Абель пребывал в унынии. Он говорил нехотя, отвечал односложно, избегал глядеть на собеседника, всем видом давая понять: оставьте в покое. Альберт интересовался, будет ли Абель в состоянии сопровождать Фабиана на приеме в посольстве через две недели. Абель отказывался.

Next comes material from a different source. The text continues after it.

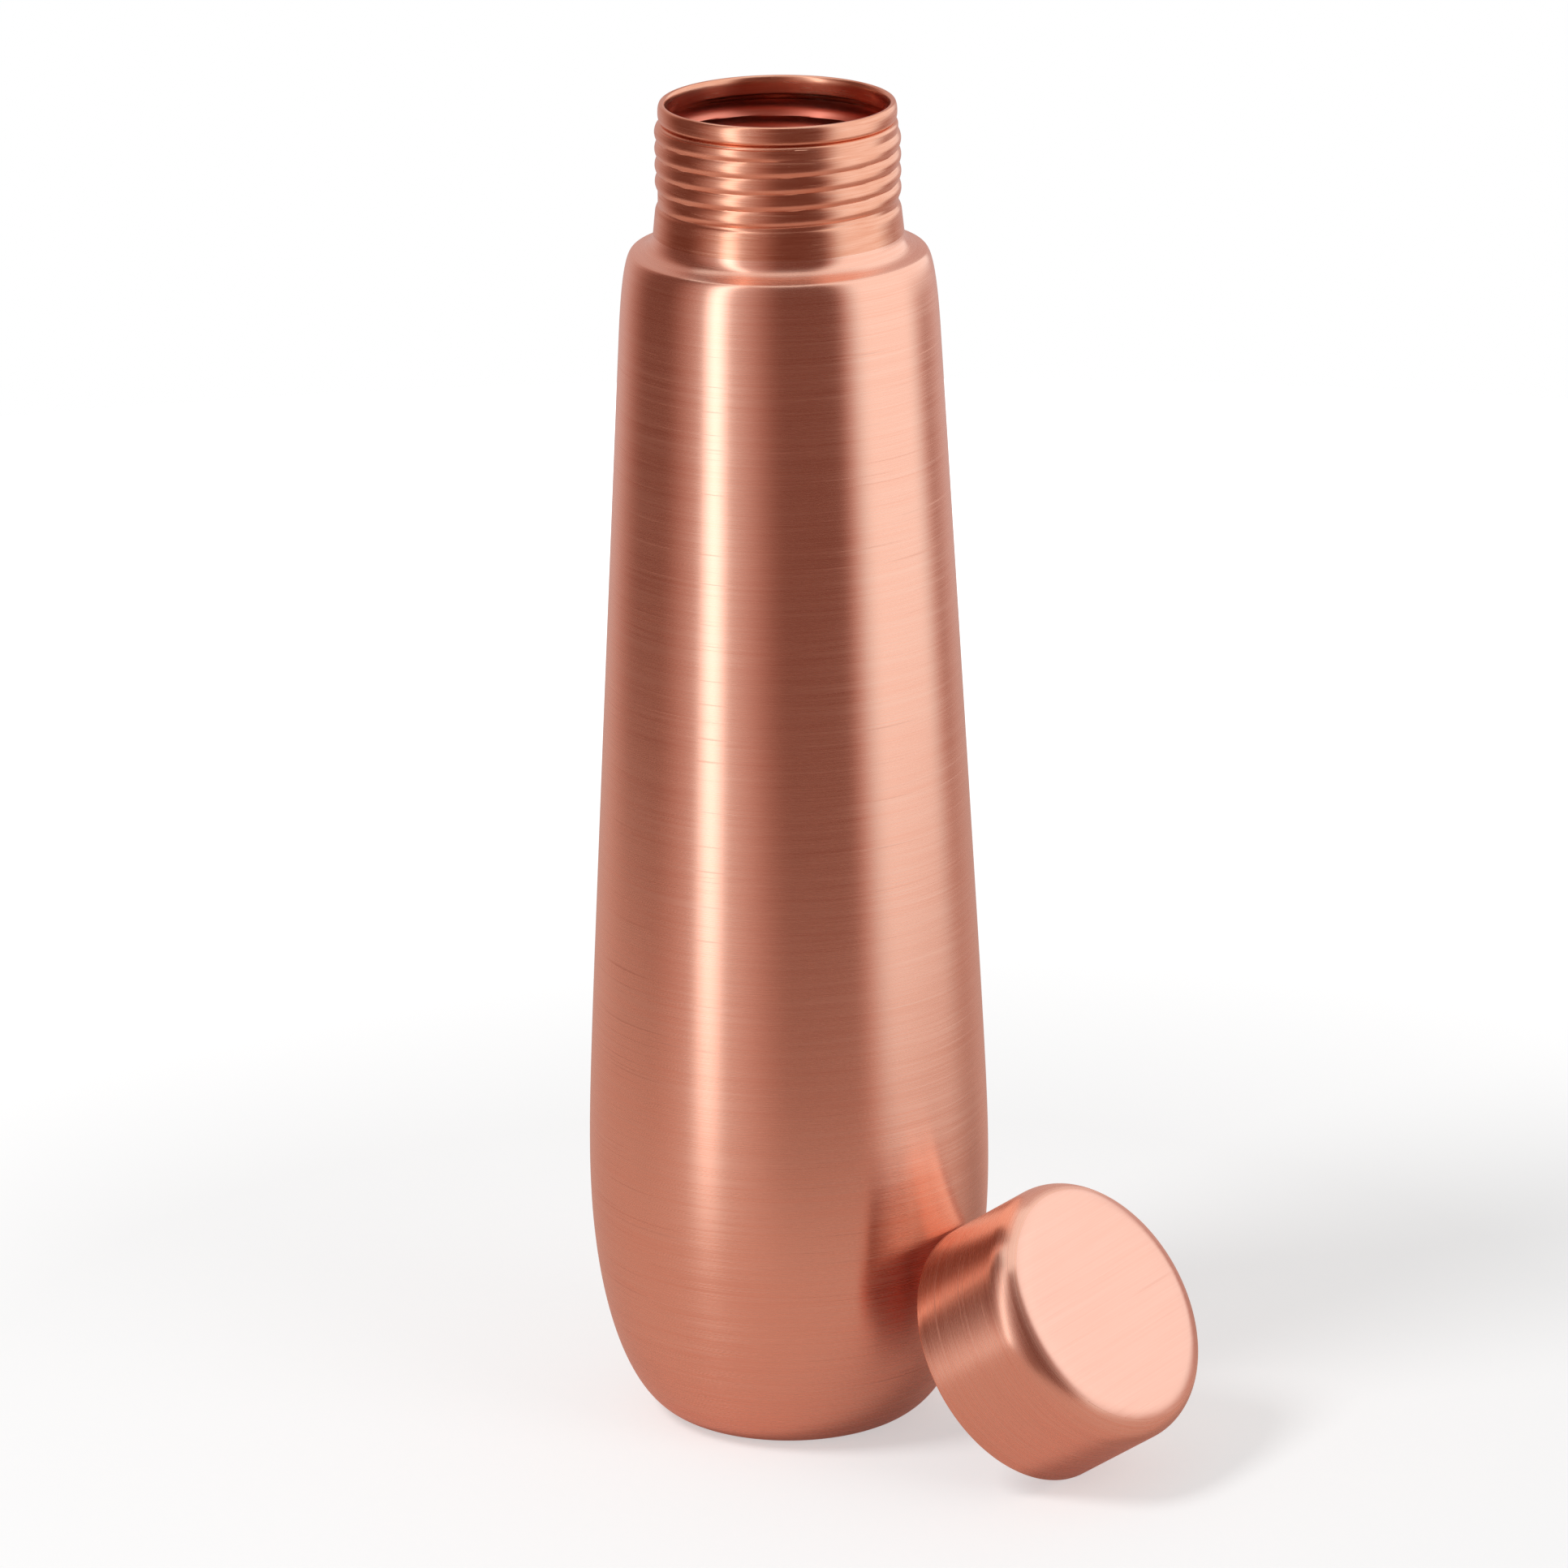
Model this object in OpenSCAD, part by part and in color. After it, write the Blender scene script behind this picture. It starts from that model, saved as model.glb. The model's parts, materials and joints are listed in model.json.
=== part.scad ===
// Copper water bottle: a spun, tapering body, a brazed-in threaded neck, a dished base
// and a screw cap that is off the neck and leans against the foot of the bottle.
// The origin is the centre of the foot, on the surface that the bottle stands on; +Z is up.

/* [Body] */
// Radius of the body at its widest
body_r = 37.5; // [31:0.5:46]
// Height of the widest place above the foot
belly_z = 50; // [38:1:62]
// Radius where the line of the side would meet the line of the shoulder
shoulder_r = 28.6; // [28:0.1:31]
// Height of that corner
shoulder_z = 224; // [150:1:300]
// Slope of the shoulder, in degrees
shoulder_slope = 18.5; // [8:0.5:28]
// Length of the side that the shoulder's rounding takes
side_blend = 14.7; // [6:0.1:18]
// Share of the shoulder that its rounding takes
shoulder_blend = 0.33; // [0.2:0.01:0.6]
// Outer radius of the flat ring that the bottle stands on
foot_r = 20; // [16:0.5:24]
// Width of that ring, where the wall is turned in
foot_flat = 3; // [1.5:0.1:5]
// Fullness of the rounding from foot to belly (2 is an ellipse)
foot_power = 2.15; // [1.9:0.05:2.6]
// Thickness of the body's wall
wall = 0.9; // [0.6:0.1:1.2]

/* [Base] */
// Thickness of the base disc
disc_t = 0.9; // [0.6:0.1:1.5]
// Height that the middle of the base disc is pressed up
disc_rise = 2.2; // [1:0.1:4]
// Width of the slope round that middle
disc_slope = 4; // [2:0.5:6]
// Distance that the disc's edge keeps from the start of the wall's curve
disc_gap = 0.3; // [0.1:0.1:0.8]

/* [Neck] */
// Radius of the mouth
mouth_r = 20.3; // [16:0.1:21]
// Thickness of the rolled lip
lip_w = 1.45; // [1.1:0.05:1.6]
// Height of the rolled lip
lip_h = 3.5; // [2.6:0.1:4]
// Depth of the crease under the lip
crease = 0.45; // [0.2:0.05:0.6]
// Height of the neck, from the shoulder to the top of the lip
neck_h = 26.4; // [24:0.1:34]
// Thickness of the neck's wall
neck_wall = 0.8; // [0.6:0.1:0.9]
// Distance from the lip's side out to the root of the thread
root_step = 0.15; // [0:0.05:0.4]
// Bare height between the collar and the thread
thread_rest = 0.1; // [0.05:0.05:0.5]
// Height of the thread above its root
thread_h = 0.5; // [0.4:0.05:0.7]
// Rise of the thread in one turn
thread_pitch = 3.05; // [2.5:0.05:3.7]
// Width of the thread's ridge, as a share of the pitch
ridge_share = 0.82; // [0.6:0.01:0.86]
// Direction in which the thread starts, seen from above
thread_start = 175; // [5:10:355]
// Height of the plain collar below the thread
collar_h = 6.9; // [6.7:0.1:10]
// Distance that the collar flares out towards the shoulder
collar_flare = 0.7; // [0:0.05:1]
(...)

– В таком случае я предложу господину главному консулу кандидатуры лиц, которые возможно будут сопровождать его? – ровно спросил Альберт. У Томазина округлились глаза. Он попытался заглянуть на экран, но поостерегся. – К сожалению, этого требует протокол. Ранее, когда должность главы республики была не столь однозначна, требования к господам консулам предъявлялись менее жесткие. Сейчас мы, увы, вынуждены следовать негласным требованиям дипломатического этикета. Вы не будете против магистра по делам семьи госпожи Мириэллы Стаффолд? Я пришлю вам данные о ней. И, возможно, вице-консул Бартоломей Якобс. Он состоит в штате господина Кронелиса.

Разговор закончился. Альберт сложил руки перед собой, и на лице его угадывалось неодобрение.

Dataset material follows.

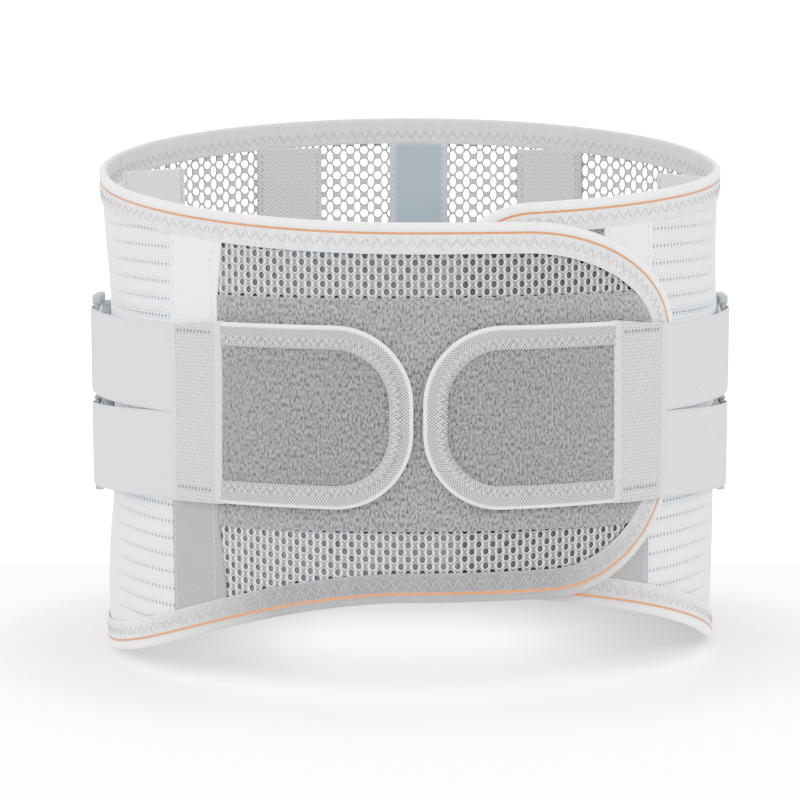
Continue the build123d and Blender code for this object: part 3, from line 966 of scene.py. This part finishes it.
for name, (e, side, near, far, (x0, x1)) in TABS.items():
    s0, s1 = s_at_x(e, x0), s_at_x(e, x1)
    tab_end = s1 if side < 0 else s0
    body = name + "_tab"

    def web_low(s):
        return 0.0938 - 0.0012 * np.abs(s - tab_end) / 0.03

    def web_high(s):
        return 0.1845 - 0.0032 * np.abs(s - tab_end) / 0.03

    def thickness(s, z):
        return 0.0018 + 0.0013 * np.clip(1.3 - np.abs(s - tab_end) / 0.024, 0, 1)

    def swell(s, z):
        return 0.00025 * np.sin((s - s0) / (s1 - s0) * np.pi) * np.cos(z * 160)

    made = panel(name + "_tab_web_cloth", e, s0, s1, web_low, web_high, -0.0007, thickness,
                 soft=0.0006, swell=swell, step=0.0025)
    web_twill = cloth(name + " web twill", (0.37, 0.374, 0.38), (1300, 1300, 0.0, 0.95),
                      relief=0.00016, extra=boxed(s0, s1))
    fasten(made, web_twill, "tab_web", body, [name + "_tab_web"], (s1 - s0, 0.090))
    lines = []
    for s in (s0 + 0.0040, s1 - 0.0044):
        lines += running(upright(s, 0.0985, 0.1795), 0, thickness(s, 0) + 0.0001, 0.0022, 0.0009)
    thread(name + "_tab_web_stitching", e, lines, 0.0002, pale_thread, body)
    rise = np.array([-0.0009, -0.0005, 0.0, 0.0005, 0.0009])
    proud = np.array([-0.0003, 0.0002, 0.0003, 0.0002, -0.0003])
    ticks = []
    for s in np.arange(s0 + 0.0060, s1 - 0.0055, 0.0021):
        for z in (0.1003, 0.1788):
            ticks.append(np.column_stack([s + rise * 0.3, z + rise, thickness(s, 0) + proud]))
    thread(name + "_tab_web_bar_ticks", e, ticks, 0.00032, grey_thread, body)

# Straps: smooth elastic webbing, two a side, sewn under the web at one end and turned round the
# front rod of a plastic loop at the other, where the end is sewn back on the inside.
def ribbon(name, plan, low, height, thick):
    """Webbing standing on edge along a plan line of (x, y), its lower edge given for each point."""
    plan = np.asarray(plan, float)
    way = np.gradient(plan, axis=0)
    way /= np.linalg.norm(way, axis=1)[:, None]
    out = np.stack([-way[:, 1], way[:, 0]], 1)
    half = [(0.36, 0.0), (0.5, 0.010), (0.5, 0.035), (0.56, 0.2), (0.58, 0.4), (0.58, 0.6), (0.56, 0.8),
            (0.5, 0.965), (0.5, 0.990), (0.36, 1.0)]
    section = np.array(half + [(-t, h) for t, h in half[::-1]])
    points = np.zeros((len(plan), len(section), 3))
    points[:, :, :2] = plan[:, None] + out[:, None] * section[None, :, :1] * thick
    points[:, :, 2] = np.asarray(low)[:, None] + section[None, :, 1] * height
    points[:, :, 1] += MIDDLE_Y
    uv = np.stack(np.broadcast_arrays(length_run(plan)[:, None], section[None, :, 1] * height), -1)
    faces = tube_faces(len(plan), len(section))
    return turned_out(cloth_object(name, points.reshape(-1, 3), faces, uv.reshape(-1, 2)))


def round_rod(side, y, way):
    """Half turn round a rod, from the outer side to the inner one; way is the side it passes."""
    bend = 0.0026
    return [(side * (ROD_X + bend * math.cos(a)), y + way * bend * math.sin(a))
            for a in np.linspace(0, np.pi, 13)]


def webbed(tree):
    """Fine ribs along the strap, closer at its edges."""
    along, up = cloth_xy(tree)
    rib = (along.wave(0.0009) * 0.4 + up.wave(0.0011)) * 0.35 + 0.5
    seam = abs(up - STRAP_TALL / 2).ramp(0.0205, 0.0212, 1.0, 0.86)
    return rib, (rib * 0.07 + 0.95) * seam


def webbing(name, colour, relief):
    return cloth(name, colour, (1300, 1300, 0.0, 0.95), relief=relief, extra=webbed)


ROD_X, FRONT_ROD_Y, REAR_ROD_Y, STRAP_TALL = 0.1665, -0.008, 0.010, 0.044
HEIGHTS = {"upper": (0.138, 0.1371), "lower": (0.087, 0.0929)}
strap_paint = webbing("strap webbing", (0.395, 0.402, 0.415), 0.00007)
for name, ((cx, a, b), side, *_) in TABS.items():
    strap_end = -0.099 if side < 0 else 0.106
    t_end = math.acos((strap_end - cx) / a)
    t_rod = math.asin(-FRONT_ROD_Y / b)
    t_rod = math.pi - t_rod if side < 0 else t_rod
    line = [(cx + a * math.cos(t), -b * math.sin(t)) for t in np.linspace(t_end, t_rod, 60)[:-1]]
    inner = np.linspace(0, 1, 9)[1:, None] * np.array([0.0026, -0.028])
    line += round_rod(side, FRONT_ROD_Y, 1) + [(side * (0.1639 - dx), FRONT_ROD_Y + dy) for dx, dy in inner]
    y = np.array(line)[:, 1]
    for level, (at_rod, at_web) in HEIGHTS.items():
        z = at_rod + (at_web - at_rod) * np.clip((FRONT_ROD_Y - y) / 0.080, 0, 1)
        made = ribbon(f"{name}_{level}_strap_webbing", line, z, STRAP_TALL, 0.0011)
        fasten(made, strap_paint, "strap_webbing", name + "_tab", [f"{name}_{level}_strap"],
               (0.165, STRAP_TALL))

# Back bands: two blue-grey bands sewn across the outside of the back, each turned round the rear
# rods of its two plastic loops.
band_paint = webbing("back band", (0.30, 0.335, 0.37), 0.00008)
half_line = [(0.1619, 0.019), (0.1629, 0.0145)] + round_rod(1, REAR_ROD_Y, -1)[::-1]
half_line += [(0.1676, 0.0165), (0.1648, 0.0235), (0.1612, 0.0300), (0.1575, 0.0365)]
round_back = [(0.1636 * math.cos(t), 0.1226 * math.sin(t)) for t in np.linspace(0.345, math.pi - 0.345, 90)]
line = half_line + round_back + [(-x, y) for x, y in half_line[::-1]]
for level, (foot, _) in HEIGHTS.items():
    made = ribbon(level + "_back_band_webbing", line, np.full(len(line), foot), STRAP_TALL, 0.0012)
    fasten(made, band_paint, "strap_webbing", "back", [level + "_back_band"], (0.50, STRAP_TALL))

# Care label: a small white satin tab sewn inside the back, near its lower rim. It carries no print,
# and lies against the mesh.
label = cloth("label satin", (0.72, 0.72, 0.73), (400, 2600, 0.0, 0.92), relief=0.00004, sheen=0.4)
s1, s0 = s_at_x(BODY, 0.030, back=True), s_at_x(BODY, 0.056, back=True)
made = panel("care_label_cloth", BODY, s0, s1, 0.030, 0.068, -0.0010, -0.0004, soft=0.0)
fasten(made, label, "label_cloth", "back", ["care_label"], (s1 - s0, 0.038))

# Stays and plastic loops: flat steel springs in the back, nylon blades in front, and four moulded
# nylon loops that couple the straps to the back bands.
def hard_finish(name, colour, metallic, rough, speck_size, relief):
    """Rolled or moulded surface with faint scuffs."""
    made, tree, shader = blank(name)
    scuffs = node(tree, "Group", {"Amount": 0.10, "Patch size": 90.0, "Speck size": speck_size},
                  node_tree=unevenness)
    feed(tree, shader, {
        "Base Color": mix(tree, 1.0, colour, scuffs["Shade"], "MULTIPLY"), "Metallic": metallic,
        "Roughness": scuffs["Height"].ramp(0.0, 1.0, rough - 0.08, rough + 0.12),
        "Normal": node(tree, "Bump", {"Distance": relief, "Height": scuffs["Height"]})[0]})
    return made


spring_steel = hard_finish("spring steel", (0.55, 0.56, 0.58), 1.0, 0.35, 3500.0, 0.00003)
blade_nylon = hard_finish("blade nylon", (0.70, 0.70, 0.68), 0.0, 0.45, 1800.0, 0.00003)
loop_nylon = hard_finish("loop nylon", (0.20, 0.205, 0.215), 0.0, 0.42, 1500.0, 0.00004)
for name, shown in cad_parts.items():
    if name.endswith("_stay"):
        for held in shown.material_slots:
            held.material = blade_nylon if "front" in name else spring_steel


def moulded_loop(name, side, low, high, low_bar, high_bar):
    """Two upright rods joined by two rounded end bars, one block with its edges eased."""
    def block(kind, place, scale=(1, 1, 1), **size):
        bpy.ops.object.select_all(action="DESELECT")
        getattr(bpy.ops.mesh, f"primitive_{kind}_add")(location=place, **size)
        made = bpy.context.object
        made.scale = scale
        bpy.ops.object.transform_apply(location=True, rotation=True, scale=True)
        return made

    x, mid = side * ROD_X, MIDDLE_Y + (FRONT_ROD_Y + REAR_ROD_Y) / 2
    bars = []
    for z, tall in ((low - low_bar / 2, low_bar), (high + high_bar / 2, high_bar)):
        bar = block("cube", (x, mid, z), (0.0048, 0.0222, tall), size=1)
        eased = bar.modifiers.new("eased", "BEVEL")
        eased.width, eased.segments, eased.limit_method = 0.0010, 3, "ANGLE"
        bpy.ops.object.modifier_apply(modifier="eased")
        bars.append(bar)
    middle, long = (low + high) / 2, high - low + 0.002
    rods = [block("cylinder", (x, y + MIDDLE_Y, middle), vertices=20, radius=0.0017, depth=long)
            for y in (REAR_ROD_Y, FRONT_ROD_Y)]
    bpy.ops.object.select_all(action="DESELECT")
    loop = bars[0]
    bpy.context.view_layer.objects.active = loop
    for other in rods + bars[1:]:
        union = loop.modifiers.new("union", "BOOLEAN")
        union.operation, union.solver, union.object = "UNION", "EXACT", other
        bpy.ops.object.modifier_apply(modifier="union")
        bpy.data.objects.remove(other)
    loop.name = name
    loop.data.name = name
    loop.select_set(True)
    bpy.ops.object.shade_smooth_by_angle(angle=math.radians(40))
    bpy.ops.object.select_all(action="DESELECT")
    return loop


for name, (_, side, *_) in TABS.items():
    for level, low_bar, high_bar in (("upper", 0.0022, 0.0052), ("lower", 0.0040, 0.0022)):
        foot = HEIGHTS[level][0]
        made = moulded_loop(f"{name}_{level}_loop", side, foot - 0.0005, foot + 0.0445, low_bar, high_bar)
        fasten(made, loop_nylon, "loop_plastic", name + "_loops", [f"{name}_{level}_plastic_loop"])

– Ну? – требовательно спросил Томазин.

– Кажется, ему действительно все равно.

– А если направить к нему психотерапевта?

Альберт посмотрел на него и снова перевел взгляд на экран.

– А если он откажется от его помощи?

Томазин опустил голову и отошел от стола.

Фабиан находил тысячу причин, чтобы задержаться на работе. Они обнаруживались с легкостью, эти причины, но не обладали магическим действием, на которое он рассчитывал. Ни совесть не соглашалась не мучить его более, ни от беспокойства не удавалось избавиться. Фабиан отказывался связываться с медицинским центром, чтобы узнать, как дела у Абеля, не собирался и спрашивать об этом же у Альберта: справный этот человек наверняка знал, может даже, знал чуть больше, чем хотел бы Фабиан. Но помимо беспокойства, помимо робких укоров совести, Фабиана пожирало и еще одно страшное чудовище: его уязвленное самолюбие. Пусть Абель триста раз больной, пусть для всех его болезнь – обе его болезни – это не в последнюю очередь приговор, но он ведь сам, добровольно принял на себя и кое-какие обязанности. Одна из них: находиться рядом с ним, первым, главным, стоящем наверху, поддерживать его, не отвлекать от дел, которые могут определять судьбы десятков тысяч людей, а стоить сотни миллионов талеров, на свои капризы. И вместо того, чтобы не казаться мужественным – оставаться им, таким, каким его узнал Фабиан, Абель беспардонно, инфантильно, безответственно предпочитает упиваться собственным горем, забывая о других. Наверное, еще тяжелей было оттого, что эти обвинения были чрезмерны, но и основание какое-никакое для них водилось. Эта иллюзия справедливости была опасна, и в том состоянии, в котором находился Фабиан, она и подстегивала его злиться дальше, обвинять Абеля, оправдывать себя.

Альберт вошел, чтобы положить перед Фабианом папку с документами, сделать ему кофе, задержался на пару секунд в ожидании распоряжений. Фабиан поднял на него угрюмый взгляд – и Альберт собрался было говорить, что состояние доктора Аддинка остается без изменений, врачи обсуждают возможности новехонькой, свежеиспеченной, вот прямо только что из экспериментальной стадии терапии. И растерянно заморгал, когда Фабиан глухо сообщил:

– Скажи Руминидису, что после ужина в сенате я еду в «68». Не хочет оскорблять свою чуткую артистичную душу, пусть убирается восвояси, в отпуск, к дьяволу, я обойдусь рядовыми мундирами.